Another mistake is ignoring credit reports until a major application is on the line. By then, timing gets tighter and stress gets louder. Reviewing reports regularly gives consumers a better shot at spotting errors early.
A third mistake is thinking a denial or collection notice is always final and always correct. Sometimes it is. Sometimes it absolutely is not. Consumer credit laws exist because mistakes, bad practices, and unfair treatment happen in the real world, not just in footnotes.
Experiences That Show Why These Laws Matter
One of the most common real-world experiences involves a borrower who focuses only on the monthly payment and not the full cost of credit. A car buyer, for example, may hear that the payment is “only” a certain amount and feel relieved, only to discover later that the loan term is long, the finance charge is hefty, and the total paid is far higher than expected. That kind of experience is exactly why TILA matters. The law cannot force a consumer to love the deal, but it can require the lender to show the math before the signature happens.
Another familiar experience happens when someone applies for a mortgage or apartment and is blindsided by an error on a credit report. Maybe an old account was reported incorrectly. Maybe someone else’s account got mixed into the file. Maybe a paid collection is still hanging around like it owns the place. The consumer often feels shocked, embarrassed, and frustrated all at once. The FCRA exists for moments like that, giving people the right to see what is being said about them and challenge information that is inaccurate.
There are also experiences that feel subtler at first but are just as important. A borrower may suspect that a lender is treating them differently for reasons that have nothing to do with income, debt, or repayment history. Maybe the questions asked are inconsistent. Maybe the standards seem to move. Maybe the explanation for denial is so vague it practically evaporates on contact. ECOA matters here because fair access to credit is not supposed to depend on protected personal characteristics. A clear notice of adverse action can be the first clue that helps a consumer understand what happened and whether it deserves scrutiny.
Debt collection stories are often the most emotionally intense. People describe repeated calls, pressure tactics, confusing notices, or demands for payment on debts they barely recognize. Even when the debt is real, the stress can make it hard to think clearly. The FDCPA helps because it creates boundaries. Consumers do not have to accept harassment as part of the process. They can ask questions, review validation information, and respond with more confidence instead of pure panic.
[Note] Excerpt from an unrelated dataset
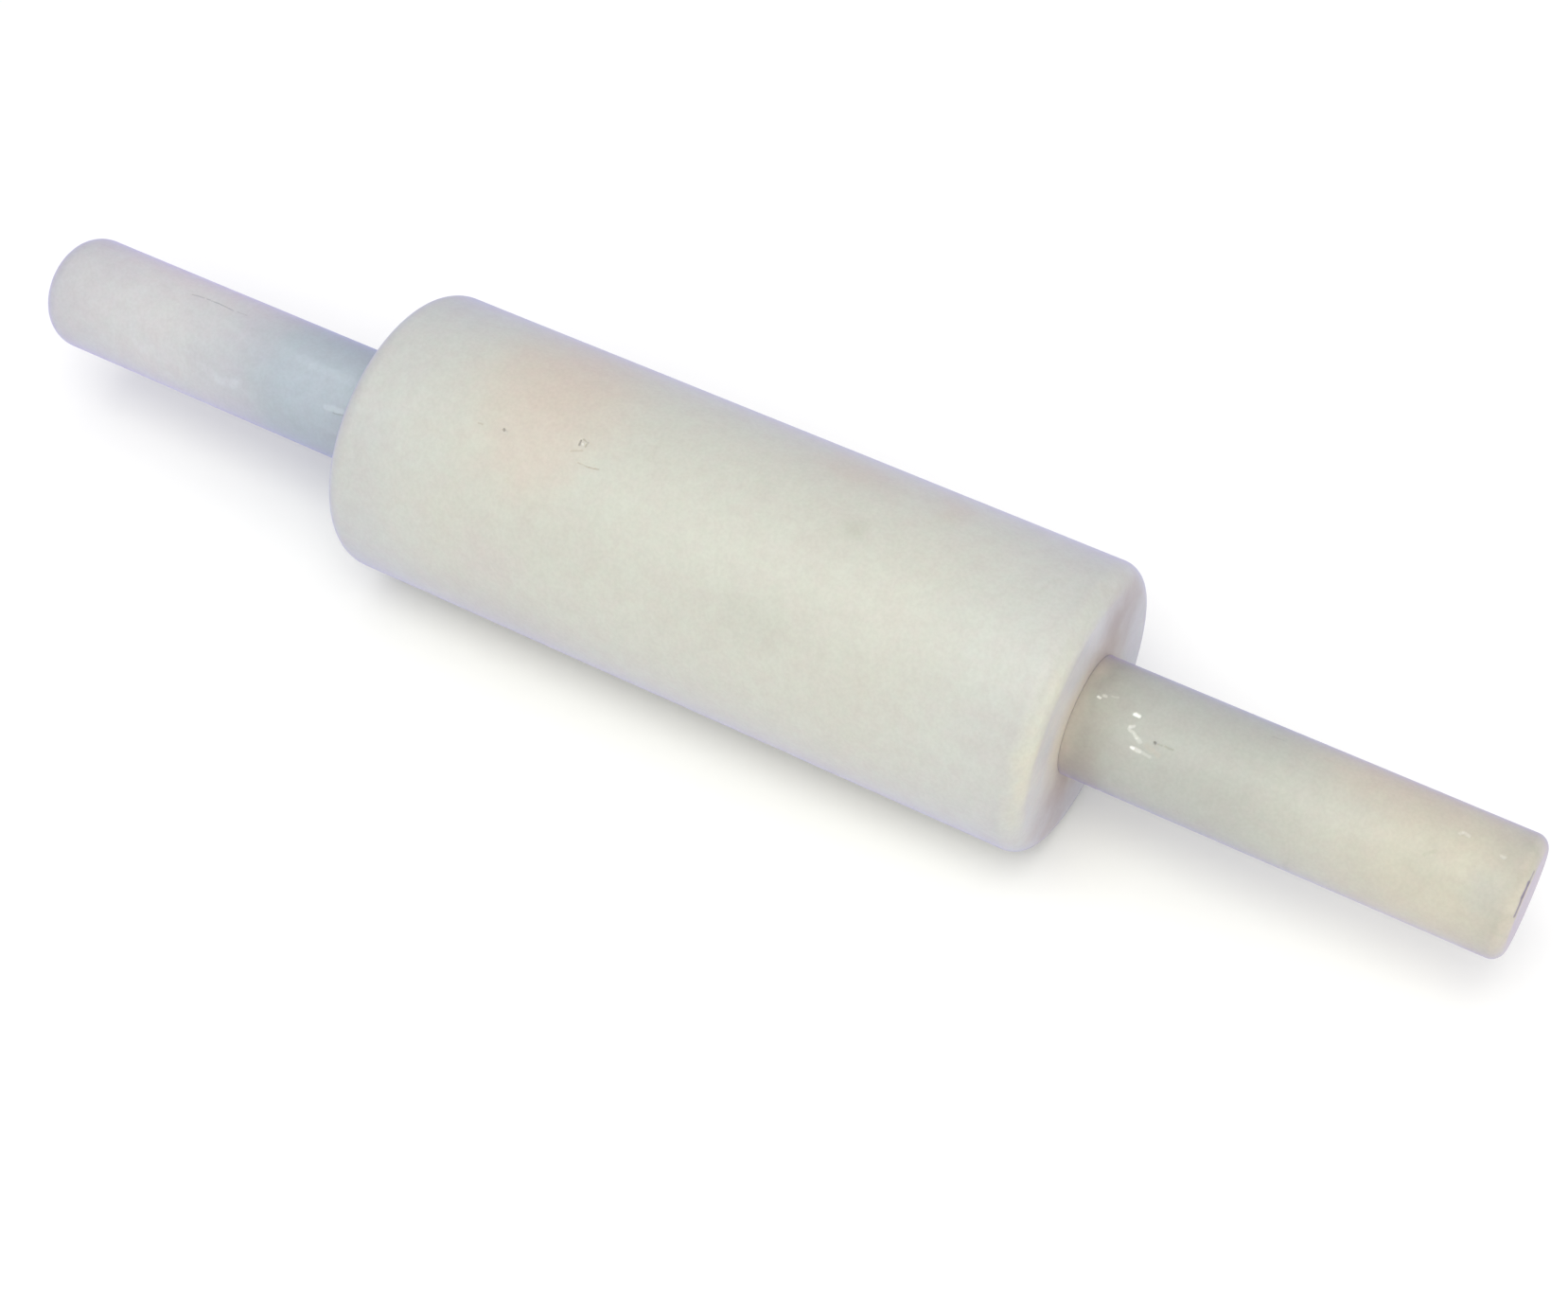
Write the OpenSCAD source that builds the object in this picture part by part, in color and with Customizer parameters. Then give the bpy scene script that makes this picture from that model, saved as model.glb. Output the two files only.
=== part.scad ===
// A marble rolling pin whose heavy barrel turns on a steel axle between two marble handles.
// The axle lies along X, the origin is at the barrel's middle on the axle, and +Z is up.
// Sizes are in millimetres.

/* [Barrel] */
// Diameter of the stone barrel
barrel_d = 55; // [44:0.5:70]
// Length of the stone barrel between its flat end faces
barrel_l = 144; // [100:1:260]
// Radius of the rounded rim at each end of the barrel
barrel_rim_r = 4.1; // [1:0.1:9]
// Radial gap between the axle and the hole drilled through the barrel
core_gap = 1.2; // [0.5:0.1:1.8]
// Radial gap round the widest piece that stands in the recess of an end face
recess_gap = 0.5; // [0.3:0.1:1]

/* [Handles] */
// Diameter of both handles
handle_d = 22.6; // [20:0.1:30]
// Length of each handle
handle_l = 80.5; // [60:0.5:120]
// Radius of the left handle's rounded outer end
left_tip_r = 5.5; // [1:0.1:8]
// Radius of the right handle's outer edge
right_tip_r = 2.5; // [1:0.1:8]
// Radius of the slight edge where each handle faces the barrel
inner_edge_r = 0.3; // [0.2:0.1:1.2]
// Gap between the barrel's end face and the handle
handle_gap = 0.2; // [0.2:0.05:0.8]

/* [Axle] */
// Diameter of the axle where the bushes run
axle_d = 10; // [9:0.5:12]
// Outside diameter of the thread at each end
thread_d = 8; // [5:0.5:8.5]
// Length of thread that reaches into a handle
thread_reach = 22; // [12:0.5:35]
// Chamfer at the tip of each thread
tip_chamfer = 0.8; // [0.3:0.1:1.2]

/* [Bushes] */
// Wall of the nylon sleeve
bush_wall = 2; // [1:0.1:2.5]
// Length of the sleeve inside the barrel
bush_l = 14; // [6:0.5:30]
// Thickness of the flange
flange_t = 2; // [1:0.1:4]
// How far the flange stands out past the sleeve
flange_lip = 1.6; // [0.8:0.1:2]
// Radial running clearance between the axle and the sleeve
run_gap = 0.05; // [0.02:0.01:0.1]
// Radial gap filled with bond, round the sleeves and the handle inserts
bond_gap = 0.04; // [0.02:0.01:0.1]
// Endways play between a flange and its thrust washer
end_play = 0.2; // [0.2:0.05:0.6]
// Chamfer that leads the sleeve into its seat
lead_in = 0.6; // [0.2:0.1:0.9]

/* [Washers and nuts] */
// Outside diameter of the thrust washers
washer_d = 17; // [13:0.5:18]
// Thickness of the thrust washers
washer_t = 1.2; // [0.8:0.1:2.5]
// Radial gap between the thread and the washer's hole
washer_gap = 0.2; // [0.05:0.05:0.3]
// Width across the flats of the lock nuts
nut_af = 13; // [12:0.5:14]
// Thickness of the lock nuts
nut_t = 4; // [2.5:0.1:6]
// Radial gap between the thread's crests and the plain holes that stand for nut threads
thread_gap = 0.02; // [0.01:0.01:0.05]

/* [Handle inserts] */
// Wall of the brass sleeve round the thread
insert_wall = 2; // [1.2:0.1:2.5]
// Length of the sleeve left free past the axle's tip
insert_spare = 3; // [1:0.5:8]
// Depth of the drilled hole past the sleeve
hole_spare = 1; // [0.5:0.1:4]
// Width and spacing of the bond grooves round the sleeve
groove_w = 2; // [1:0.1:4]
// Depth of the bond grooves
groove_depth = 0.5; // [0.2:0.1:0.8]
// Chamfer at each mouth of the sleeve
mouth_chamfer = 0.5; // [0.2:0.1:0.8]

/* [Hidden] */
$fn = 96;
cut_over = 1;
nut_sides = 6;
nut_half_angle = 180 / nut_sides;
nut_chamfer_angle = 30;
honed_marble = [0.84, 0.85, 0.79];
grey_marble = [0.76, 0.79, 0.83];
warm_marble = [0.80, 0.79, 0.70];
steel = [0.72, 0.73, 0.75];
nylon = [0.93, 0.92, 0.88];
brass = [0.80, 0.66, 0.36];

// Radii, from the axle outwards
axle_r = axle_d / 2;
thread_r = thread_d / 2;
bush_hole_r = axle_r + run_gap;
bush_r = bush_hole_r + bush_wall;
flange_r = bush_r + flange_lip;
washer_r = washer_d / 2;
nut_flat_r = nut_af / 2;
nut_corner_r = nut_flat_r / cos(nut_half_angle);
recess_r = max(flange_r, washer_r, nut_corner_r) + recess_gap;
thread_hole_r = thread_r + thread_gap;
insert_r = thread_hole_r + insert_wall;

// Places along X, outwards from the barrel's middle
barrel_end = barrel_l / 2;
handle_face = barrel_end + handle_gap;
nut_face = handle_face - nut_t;
shoulder = nut_face - washer_t;
flange_face = shoulder - end_play;
recess_floor = flange_face - flange_t;
thread_tip = handle_face + thread_reach;

// Height of the chamfer that takes off the nuts' corners
nut_chamfer_h = (nut_corner_r - nut_flat_r) * tan(nut_chamfer_angle);

// Lengths of what lies inside a handle
insert_l = thread_reach + insert_spare;
handle_hole_l = insert_l + hole_spare;
groove_count = floor((insert_l / groove_w - 1) / 2);
groove_first = (insert_l - (2 * groove_count - 1) * groove_w) / 2;

// Turns a shape drawn upwards from z = 0 to run outwards along +X from x
module outwards_from(x) {
    translate([x, 0, 0]) rotate([0, 90, 0]) children();
}

// Repeats a right-hand shape on the left
module on_left() {
    mirror([1, 0, 0]) children();
}

// Half section of a round bar, with its lower and upper outer edges rounded
module bar_section(r, l, low_r, high_r) {
    intersection() {
        square([r, l]);
        union() {
            translate([0, low_r]) square([r, l - low_r - high_r]);
            square([r - low_r, l - high_r]);
            translate([0, low_r]) square([r - high_r, l - low_r]);
            translate([r - low_r, low_r]) circle(r = low_r);
            translate([r - high_r, l - high_r]) circle(r = high_r);
        }
    }
}

// A straight round bar, or the hole for one, from z = from to z = to
module rod(r, from, to) {
    translate([0, 0, from]) cylinder(r = r, h = to - from);
}

// The barrel, drilled through, with a seat for a bush and a recess at each end
module barrel() {
    color(honed_marble)
    difference() {
        outwards_from(-barrel_end)
        rotate_extrude()
        bar_section(barrel_d / 2, barrel_l, barrel_rim_r, barrel_rim_r);
        outwards_from(0) rod(axle_r + core_gap, -barrel_end, barrel_end);
        bush_seat();
        on_left() bush_seat();
    }
}

// What is cut from the barrel's right end for the bush, the washer and the nut
module bush_seat() {
    outwards_from(0) {
        rod(bush_r + bond_gap, recess_floor - bush_l, barrel_end);
        rod(recess_r, recess_floor, barrel_end + cut_over);
    }
}

// The right-hand flanged sleeve, seated on the floor of the recess
module bush() {
    color(nylon)
    outwards_from(recess_floor)
    rotate_extrude()
    polygon([
        [bush_hole_r, -bush_l],
        [bush_r - lead_in, -bush_l],
        [bush_r, lead_in - bush_l],
        [bush_r, 0],
        [flange_r, 0],
        [flange_r, flange_t],
        [bush_hole_r, flange_t]
    ]);
}

module left_bush() {
    on_left() bush();
}

module right_bush() {
    bush();
}

// The right-hand threaded end of the axle, with a chamfered tip
module threaded_end() {
    outwards_from(shoulder)
    rotate_extrude()
    polygon([
        [0, -cut_over],
        [thread_r, -cut_over],
        [thread_r, thread_tip - shoulder - tip_chamfer],
        [thread_r - tip_chamfer, thread_tip - shoulder],
        [0, thread_tip - shoulder]
    ]);
}

// The axle, thick between its shoulders and threaded beyond them
module axle() {
    color(steel) {
        outwards_from(0) rod(axle_r, -shoulder, shoulder);
        threaded_end();
        on_left() threaded_end();
    }
}

// The right-hand washer, clamped between the axle's shoulder and the lock nut
module thrust_washer() {
    color(steel)
    outwards_from(shoulder)
    difference() {
        cylinder(r = washer_r, h = washer_t);
        rod(thread_r + washer_gap, -cut_over, washer_t + cut_over);
    }
}

module left_thrust_washer() {
    on_left() thrust_washer();
}

module right_thrust_washer() {
    thrust_washer();
}

// The right-hand lock nut, a hexagon with its corners turned off on both faces
module lock_nut() {
    color(steel)
    outwards_from(nut_face)
    difference() {
        intersection() {
            cylinder(r = nut_corner_r, h = nut_t, $fn = nut_sides);
            rotate_extrude()
            polygon([
                [0, 0],
                [nut_flat_r, 0],
                [nut_corner_r, nut_chamfer_h],
                [nut_corner_r, nut_t - nut_chamfer_h],
                [nut_flat_r, nut_t],
                [0, nut_t]
            ]);
        }
        rod(thread_hole_r, -cut_over, nut_t + cut_over);
    }
}

module left_lock_nut() {
    on_left() lock_nut();
}

module right_lock_nut() {
    lock_nut();
}

// A right-hand handle, drilled blind from its inner face
module handle(tip_r) {
    outwards_from(handle_face)
    difference() {
        rotate_extrude() bar_section(handle_d / 2, handle_l, inner_edge_r, tip_r);
        rod(insert_r + bond_gap, -cut_over, handle_hole_l);
    }
}

module left_handle() {
    color(grey_marble) on_left() handle(left_tip_r);
}

module right_handle() {
    color(warm_marble) handle(right_tip_r);
}

// The right-hand brass sleeve, flush with the handle's inner face so that the nut locks on it,
// with bond grooves outside and a chamfer at each mouth
module handle_insert() {
    color(brass)
    outwards_from(handle_face)
    rotate_extrude()
    difference() {
        translate([thread_hole_r, 0]) square([insert_wall, insert_l]);
        for (i = [0 : groove_count - 1])
            translate([insert_r - groove_depth, groove_first + 2 * i * groove_w])
            square([groove_depth + cut_over, groove_w]);
        polygon([
            [thread_hole_r - cut_over, -cut_over],
            [thread_hole_r + mouth_chamfer + cut_over, -cut_over],
            [thread_hole_r - cut_over, mouth_chamfer + cut_over]
        ]);
        polygon([
            [thread_hole_r - cut_over, insert_l + cut_over],
            [thread_hole_r + mouth_chamfer + cut_over, insert_l + cut_over],
            [thread_hole_r - cut_over, insert_l - mouth_chamfer - cut_over]
        ]);
    }
}

module left_handle_insert() {
    on_left() handle_insert();
}

module right_handle_insert() {
    handle_insert();
}

barrel();
left_bush();
right_bush();
axle();
left_thrust_washer();
right_thrust_washer();
left_lock_nut();
right_lock_nut();
left_handle();
right_handle();
left_handle_insert();
right_handle_insert();
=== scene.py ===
"""The looks of a marble rolling pin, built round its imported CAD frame.

The axle lies along X, the barrel's middle is the origin and +Z is up. Sizes are written in
millimetres, and become metres where a mesh, a material, a lamp or the camera is made.
"""

import logging
import math
import random
from abc import ABC, abstractmethod
from dataclasses import dataclass
from enum import Enum
from typing import Any, ClassVar, Iterable, NamedTuple, Union

import bmesh
import bpy
import numpy as np
from mathutils import Matrix, Vector, noise

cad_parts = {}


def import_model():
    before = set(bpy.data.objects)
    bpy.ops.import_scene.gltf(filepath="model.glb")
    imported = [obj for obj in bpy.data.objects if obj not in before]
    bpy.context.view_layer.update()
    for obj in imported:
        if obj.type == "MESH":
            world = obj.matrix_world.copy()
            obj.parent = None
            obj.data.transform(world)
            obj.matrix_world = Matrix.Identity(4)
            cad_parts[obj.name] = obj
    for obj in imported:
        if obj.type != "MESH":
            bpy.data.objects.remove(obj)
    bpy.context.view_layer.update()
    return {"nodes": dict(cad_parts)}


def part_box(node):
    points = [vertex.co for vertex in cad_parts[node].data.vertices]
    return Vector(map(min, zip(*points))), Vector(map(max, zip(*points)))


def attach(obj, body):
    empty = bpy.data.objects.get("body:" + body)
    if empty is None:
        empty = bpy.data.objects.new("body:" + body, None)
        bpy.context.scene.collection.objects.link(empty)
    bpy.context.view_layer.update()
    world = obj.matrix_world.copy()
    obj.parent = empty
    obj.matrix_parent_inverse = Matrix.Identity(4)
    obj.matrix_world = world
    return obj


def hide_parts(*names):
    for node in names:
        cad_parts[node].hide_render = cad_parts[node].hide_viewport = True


Colour = tuple[float, float, float]
Step = tuple[float, float]
SectionPoint = tuple[float, float]

MM = 0.001
FULL_TURN = 360.0
NEARLY_NOTHING = 1e-6
MEAN_NOISE = 0.5
ACROSS_AXLE = (0.0, 1.0, 1.0)
# The fewest gaps in a stretch of close stations
FEWEST_STEPS = 2
# Shares of a flaw's step: nearer stations are merged, and plain ones keep at least this gap
MERGED_BELOW = 0.45
PLAIN_GAP = 0.6
PHOTO_WIDTH = 1657
LOG = logging.getLogger("rolling_pin")


class Body(Enum):
    """The two bodies of the pin, which turn on each other."""

    HANDLES = "handles"
    BARREL = "barrel"


class Side(Enum):
    """The two ends of the pin, as the sign of X."""

    LEFT = -1
    RIGHT = 1

    @property
    def word(self) -> str:
        """The side's name, as in the names of the CAD nodes."""
        return self.name.lower()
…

Then there is the classic billing dispute experience: a charge for something never received, a refund that never posts, a duplicate purchase, or an unauthorized transaction that lands on a statement like a surprise guest nobody invited. Consumers often waste hours trying to fix it with the merchant before realizing there may be a formal billing dispute process with the card issuer. That is where the FCBA becomes more than a legal acronym. It becomes a practical roadmap for what to do next, how fast to act, and what the issuer must do in response.
Final Thoughts
Consumer credit laws may not be the most glamorous part of personal finance, but they are some of the most useful. They create standards for transparency, accuracy, fairness, and accountability. And while they will not eliminate every financial headache, they can give consumers stronger footing when something feels off.
If you borrow money, use credit cards, check your credit report, or deal with debt collection, these laws are not random legal trivia. They are part of your financial survival kit. Knowing them will not make you invincible, but it can make you much harder to confuse, pressure, or mislead. In the world of consumer credit, that is a very good place to start.